Back in March, Taylor Giacomini was skeptical about how the COVID-19 pandemic would affect the golf industry. The associate professional at Bend’s Widgi Creek Golf Club just did not know what to expect.
“But as everything else kind of shut down or had stricter regulations, we saw an increase of people booking online, people calling to see if we were open,” Giacomini said. “We kind of got a pretty good gist that golf was going to be one of those outlets for people.”
Nationally and in Central Oregon, rounds played this past summer increased significantly compared with last summer.
According to the National Golf Foundation, rounds were up 13.9% nationwide in June, 19.7% in July and 20.6% in August. NGF’s current forecast suggests that rounds could finish up 8% over last year’s 441 million. The golf industry has not had a year-over-year increase of 5% or more since 2012.
At Widgi Creek, Giacomini said that rounds played at the course are up compared with last year, and compared with two years ago.

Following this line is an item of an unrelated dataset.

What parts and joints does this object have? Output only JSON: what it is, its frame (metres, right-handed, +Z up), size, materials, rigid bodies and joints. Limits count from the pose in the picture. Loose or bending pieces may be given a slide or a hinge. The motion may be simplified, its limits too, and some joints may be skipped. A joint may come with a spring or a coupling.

“This year we had more 230-plus round days than I’ve ever seen, and I’ve been here for six years now,” he said. “It was maybe a 5 to 10% increase (this year). Nothing crazy or outlandish, but definitely an increase.”
Because social distancing is rather easy while playing golf, more and more folks took to the links, including those who have not done so in years, or ever before.
“We saw a big increase in beginners and people picking up clubs for the first time in 10, 15 years, and coming out, getting lessons, and playing afternoon twilight rounds,” Giacomini said.
“Talking to other pros, I definitely think that this year golf was higher on people’s to-do list. More people played and courses were busy.”
At the Greens at Redmond golf course, rounds played saw an increase as well, according to general manager David Holmes, who added that the shorter, executive-style course also hosted more youths than usual.
“We had a lot of families come on out,” Holmes said. “Kids in their early teens and their parents. A lot more of those this year because you couldn’t get out and do too much of anything else. We had a lot of families come out compared to the last couple years.”
Holmes said that members at the Greens at Redmond who typically golf two days a week were playing four to five days a week.
Now that fall has arrived and temperatures have started to drop, numbers of golfers will no doubt start to thin in Central Oregon.
But autumn is a prime time for local golfers as tourists have dwindled, courses offer discounted rates and the weather can stay pleasant well into October and often into November.
“Fall is a great time to golf in Central Oregon,” Holmes said. “You have cooler days and mornings, and a lot of people like that. Fall is just the perfect time to get out and hone your game before the winter comes.”
The Greens at Redmond offers a $25 rate for 18 holes starting at the end of October. (Although the current rate at the course is only $29.) The course, which often stays open year-round, snow permitting, also offers discounts during the fall and winter to members of other Central Oregon courses that shut down for the winter. They can play 18 holes for $10.
Widgi Creek recently dropped its rates to to just $59 for 18 holes before 2 p.m. and $39 for 18 holes after 2 p.m. For comparison, the course’s peak summer rate was $95.
Because of its higher-elevation location southwest of Bend on the way to Mt. Bachelor ski area, Widgi Creek is never open past Thanksgiving, according to Giacomini. But the course typically remains busy through mid-October.
“I’m sure we’ll have an increase in rounds throughout the fall,” Giacomini said. “When it starts to drop below 50 degrees, that’s really when we start to see a decrease in play. The wind starts to pick up and nobody likes playing in the wind. But we do have diehard golfers who will play in the rain, sleet and snow.”
Golf course staffs in Central Oregon hope the increase in play continues into the fall, and even into 2021 as people increasingly seek out outdoor activities that make for easy social distancing.
“I think golf will have a good uptick for the foreseeable future, until we go back to the norm,” Holmes said. “If we even do go back to that.”